▶ Task description: Go through the entries below and copy each line containing the word "starting".

▶ Dataset:
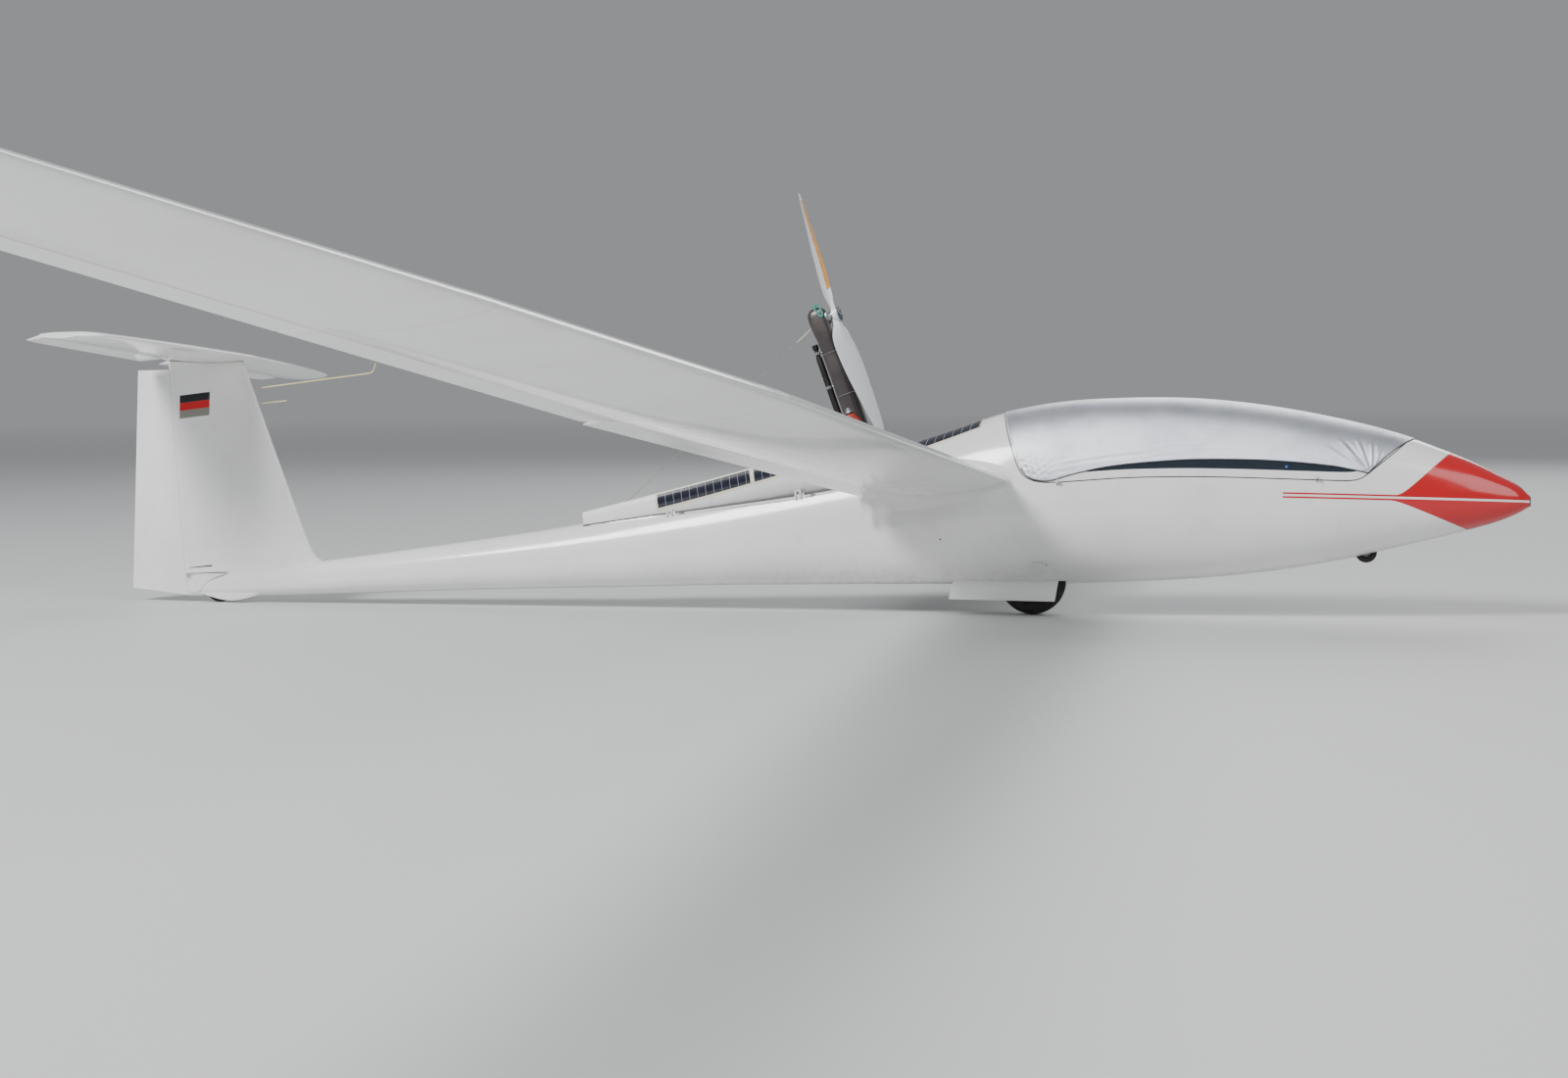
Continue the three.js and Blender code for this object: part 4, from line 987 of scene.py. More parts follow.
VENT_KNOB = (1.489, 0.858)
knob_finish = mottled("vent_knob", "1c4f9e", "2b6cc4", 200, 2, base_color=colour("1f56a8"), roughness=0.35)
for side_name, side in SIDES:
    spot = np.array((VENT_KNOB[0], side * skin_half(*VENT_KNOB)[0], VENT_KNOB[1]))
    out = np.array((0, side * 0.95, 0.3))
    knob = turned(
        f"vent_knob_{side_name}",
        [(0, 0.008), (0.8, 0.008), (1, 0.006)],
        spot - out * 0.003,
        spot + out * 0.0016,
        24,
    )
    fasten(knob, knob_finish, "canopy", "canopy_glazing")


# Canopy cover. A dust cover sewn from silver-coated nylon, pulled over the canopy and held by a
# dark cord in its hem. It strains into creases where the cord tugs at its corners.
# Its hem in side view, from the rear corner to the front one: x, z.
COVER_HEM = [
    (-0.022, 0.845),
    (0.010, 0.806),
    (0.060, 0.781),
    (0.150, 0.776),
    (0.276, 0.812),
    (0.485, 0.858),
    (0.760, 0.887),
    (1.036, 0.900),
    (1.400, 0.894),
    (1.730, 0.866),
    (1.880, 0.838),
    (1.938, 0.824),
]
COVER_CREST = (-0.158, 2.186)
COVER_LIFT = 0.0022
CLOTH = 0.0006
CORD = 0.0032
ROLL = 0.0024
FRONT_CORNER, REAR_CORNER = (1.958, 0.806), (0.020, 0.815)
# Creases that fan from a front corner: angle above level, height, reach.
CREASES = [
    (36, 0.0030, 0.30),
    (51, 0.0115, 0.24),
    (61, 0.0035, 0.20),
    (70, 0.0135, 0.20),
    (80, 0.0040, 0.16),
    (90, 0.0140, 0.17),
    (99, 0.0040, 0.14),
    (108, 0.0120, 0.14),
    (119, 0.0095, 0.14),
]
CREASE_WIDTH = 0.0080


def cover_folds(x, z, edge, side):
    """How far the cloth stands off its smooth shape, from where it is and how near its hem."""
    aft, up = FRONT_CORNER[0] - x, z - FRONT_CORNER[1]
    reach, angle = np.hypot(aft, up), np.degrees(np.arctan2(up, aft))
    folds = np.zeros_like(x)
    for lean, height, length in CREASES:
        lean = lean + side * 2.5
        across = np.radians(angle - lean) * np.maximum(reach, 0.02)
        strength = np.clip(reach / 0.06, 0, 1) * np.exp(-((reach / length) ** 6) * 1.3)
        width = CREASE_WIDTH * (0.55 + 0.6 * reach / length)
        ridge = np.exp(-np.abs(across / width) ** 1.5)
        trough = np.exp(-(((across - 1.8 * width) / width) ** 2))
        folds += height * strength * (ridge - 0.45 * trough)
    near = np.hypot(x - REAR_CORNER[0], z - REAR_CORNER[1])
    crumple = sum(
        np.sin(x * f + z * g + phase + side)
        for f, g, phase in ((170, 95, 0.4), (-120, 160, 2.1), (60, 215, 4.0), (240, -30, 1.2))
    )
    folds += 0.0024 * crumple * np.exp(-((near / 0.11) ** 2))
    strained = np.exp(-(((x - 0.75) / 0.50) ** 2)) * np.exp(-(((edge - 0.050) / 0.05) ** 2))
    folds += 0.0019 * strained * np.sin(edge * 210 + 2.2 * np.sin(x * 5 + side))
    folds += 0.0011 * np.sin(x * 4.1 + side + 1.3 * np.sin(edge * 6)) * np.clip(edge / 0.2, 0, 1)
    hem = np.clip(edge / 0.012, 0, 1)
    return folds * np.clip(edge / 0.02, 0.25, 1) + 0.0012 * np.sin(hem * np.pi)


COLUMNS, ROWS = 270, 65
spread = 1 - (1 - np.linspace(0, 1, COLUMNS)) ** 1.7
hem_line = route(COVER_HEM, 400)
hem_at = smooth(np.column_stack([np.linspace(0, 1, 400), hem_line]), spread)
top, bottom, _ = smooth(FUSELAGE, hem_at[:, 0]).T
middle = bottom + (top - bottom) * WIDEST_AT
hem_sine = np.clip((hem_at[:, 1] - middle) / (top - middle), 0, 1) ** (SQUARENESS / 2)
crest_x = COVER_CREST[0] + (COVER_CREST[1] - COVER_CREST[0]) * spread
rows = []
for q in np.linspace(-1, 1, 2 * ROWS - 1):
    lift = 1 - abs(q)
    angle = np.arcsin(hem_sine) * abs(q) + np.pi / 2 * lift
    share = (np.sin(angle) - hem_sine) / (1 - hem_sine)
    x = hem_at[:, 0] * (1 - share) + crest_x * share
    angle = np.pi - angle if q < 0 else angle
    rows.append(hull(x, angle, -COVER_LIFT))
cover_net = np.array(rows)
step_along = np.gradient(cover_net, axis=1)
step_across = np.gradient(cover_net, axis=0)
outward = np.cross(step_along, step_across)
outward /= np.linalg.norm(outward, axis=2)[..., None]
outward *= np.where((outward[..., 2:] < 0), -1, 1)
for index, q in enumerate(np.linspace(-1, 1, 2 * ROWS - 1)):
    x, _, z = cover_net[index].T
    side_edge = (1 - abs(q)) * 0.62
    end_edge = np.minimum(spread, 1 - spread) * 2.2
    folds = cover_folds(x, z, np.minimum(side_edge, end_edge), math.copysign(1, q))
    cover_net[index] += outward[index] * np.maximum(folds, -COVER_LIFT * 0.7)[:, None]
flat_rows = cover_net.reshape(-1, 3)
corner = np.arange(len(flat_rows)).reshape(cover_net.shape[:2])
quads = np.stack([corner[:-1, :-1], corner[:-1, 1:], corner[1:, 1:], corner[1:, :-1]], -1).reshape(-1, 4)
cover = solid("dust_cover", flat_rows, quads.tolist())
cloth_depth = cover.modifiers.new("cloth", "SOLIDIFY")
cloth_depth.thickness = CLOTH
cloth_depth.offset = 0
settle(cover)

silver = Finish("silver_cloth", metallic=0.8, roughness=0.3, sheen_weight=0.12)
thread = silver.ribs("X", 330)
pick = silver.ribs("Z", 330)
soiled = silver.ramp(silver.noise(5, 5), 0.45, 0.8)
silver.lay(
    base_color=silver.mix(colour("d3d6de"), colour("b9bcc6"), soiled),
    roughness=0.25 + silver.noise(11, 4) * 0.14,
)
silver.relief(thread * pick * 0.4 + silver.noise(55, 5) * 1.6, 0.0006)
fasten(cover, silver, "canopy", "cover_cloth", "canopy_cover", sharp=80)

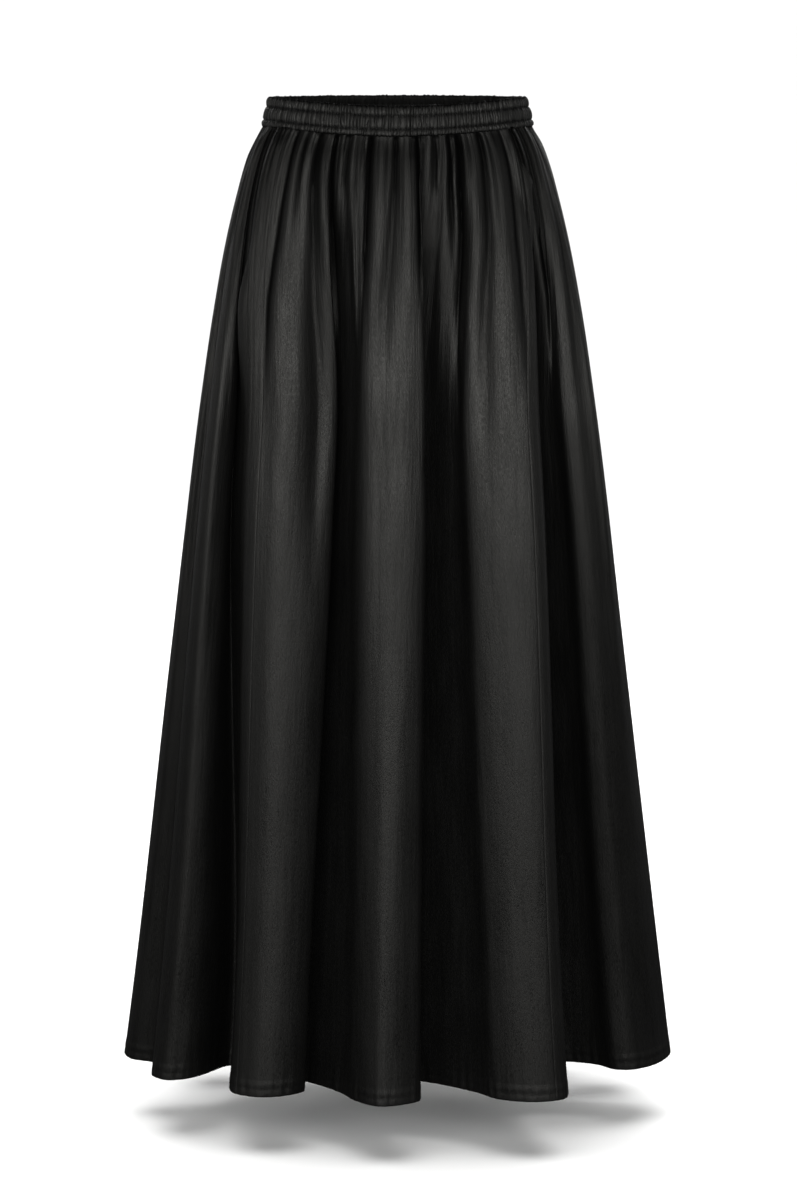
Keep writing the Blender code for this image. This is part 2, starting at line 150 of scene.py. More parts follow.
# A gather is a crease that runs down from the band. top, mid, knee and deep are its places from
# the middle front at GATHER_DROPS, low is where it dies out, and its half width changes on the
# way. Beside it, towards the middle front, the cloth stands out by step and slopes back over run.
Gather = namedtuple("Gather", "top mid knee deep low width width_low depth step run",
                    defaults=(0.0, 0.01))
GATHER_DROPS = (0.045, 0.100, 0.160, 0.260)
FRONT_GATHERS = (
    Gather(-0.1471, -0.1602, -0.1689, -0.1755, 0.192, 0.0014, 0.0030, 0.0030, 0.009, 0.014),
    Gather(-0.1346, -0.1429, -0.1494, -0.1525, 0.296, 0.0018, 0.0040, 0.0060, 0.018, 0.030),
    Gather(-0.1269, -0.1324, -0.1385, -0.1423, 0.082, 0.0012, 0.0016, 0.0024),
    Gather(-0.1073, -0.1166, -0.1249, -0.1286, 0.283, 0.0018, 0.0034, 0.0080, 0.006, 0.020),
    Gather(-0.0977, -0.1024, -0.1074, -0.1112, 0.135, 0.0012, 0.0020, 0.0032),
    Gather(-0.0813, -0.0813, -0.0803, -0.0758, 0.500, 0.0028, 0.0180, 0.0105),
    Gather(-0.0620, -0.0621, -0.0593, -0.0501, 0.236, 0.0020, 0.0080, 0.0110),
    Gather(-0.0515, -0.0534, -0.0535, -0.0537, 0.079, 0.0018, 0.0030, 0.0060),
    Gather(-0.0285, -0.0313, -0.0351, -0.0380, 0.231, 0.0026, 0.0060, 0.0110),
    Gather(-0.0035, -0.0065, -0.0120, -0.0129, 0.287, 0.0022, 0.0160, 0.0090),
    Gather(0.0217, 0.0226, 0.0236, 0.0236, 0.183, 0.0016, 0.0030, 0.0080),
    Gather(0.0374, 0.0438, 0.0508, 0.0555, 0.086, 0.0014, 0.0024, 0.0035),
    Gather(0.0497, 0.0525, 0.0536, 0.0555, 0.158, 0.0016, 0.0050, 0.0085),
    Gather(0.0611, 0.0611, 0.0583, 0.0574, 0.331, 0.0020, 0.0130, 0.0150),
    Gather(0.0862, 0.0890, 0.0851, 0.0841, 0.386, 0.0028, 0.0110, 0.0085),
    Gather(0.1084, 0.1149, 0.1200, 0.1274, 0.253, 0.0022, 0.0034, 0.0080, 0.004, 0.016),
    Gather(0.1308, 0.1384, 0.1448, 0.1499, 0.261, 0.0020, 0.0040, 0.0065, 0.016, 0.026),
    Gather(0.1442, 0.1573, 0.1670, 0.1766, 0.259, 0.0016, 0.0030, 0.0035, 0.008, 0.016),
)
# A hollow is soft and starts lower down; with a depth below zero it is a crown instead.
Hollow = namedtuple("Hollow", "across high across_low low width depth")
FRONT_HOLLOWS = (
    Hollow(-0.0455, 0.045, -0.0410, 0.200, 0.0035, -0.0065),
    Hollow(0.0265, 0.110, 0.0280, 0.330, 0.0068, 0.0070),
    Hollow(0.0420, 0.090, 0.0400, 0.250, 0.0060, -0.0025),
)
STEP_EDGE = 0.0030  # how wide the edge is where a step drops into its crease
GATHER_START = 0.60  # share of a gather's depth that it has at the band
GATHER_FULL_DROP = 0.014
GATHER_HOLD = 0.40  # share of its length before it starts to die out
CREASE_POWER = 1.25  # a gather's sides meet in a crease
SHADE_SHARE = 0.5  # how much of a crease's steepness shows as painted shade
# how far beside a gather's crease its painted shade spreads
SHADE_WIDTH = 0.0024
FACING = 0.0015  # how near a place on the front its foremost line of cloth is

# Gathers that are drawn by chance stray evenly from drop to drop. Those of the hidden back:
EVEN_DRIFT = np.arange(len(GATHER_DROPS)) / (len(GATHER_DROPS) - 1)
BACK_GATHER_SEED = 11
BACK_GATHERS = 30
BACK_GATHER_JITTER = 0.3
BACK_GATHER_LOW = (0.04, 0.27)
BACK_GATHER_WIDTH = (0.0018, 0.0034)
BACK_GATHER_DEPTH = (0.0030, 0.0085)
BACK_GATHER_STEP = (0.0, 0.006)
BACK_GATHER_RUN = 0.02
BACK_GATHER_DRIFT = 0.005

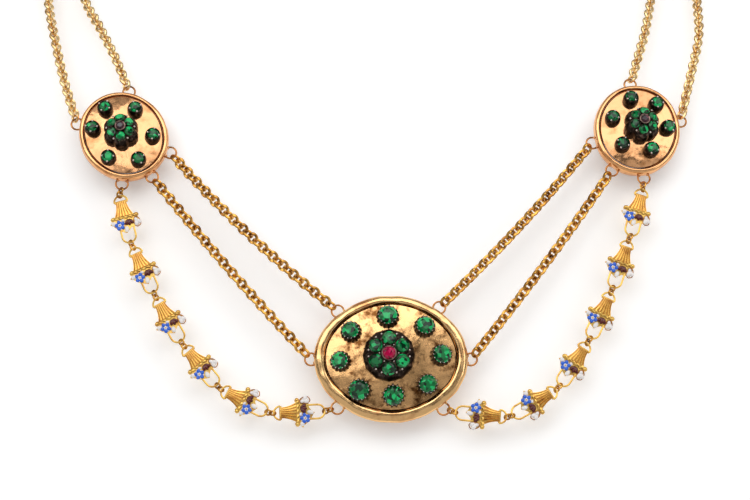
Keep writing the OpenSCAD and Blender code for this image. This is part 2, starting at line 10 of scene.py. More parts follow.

▶ Exercise solution:
Keep writing the Blender code for this image. This is part 2, starting at line 150 of scene.py. More parts follow.
Keep writing the OpenSCAD and Blender code for this image. This is part 2, starting at line 10 of scene.py. More parts follow.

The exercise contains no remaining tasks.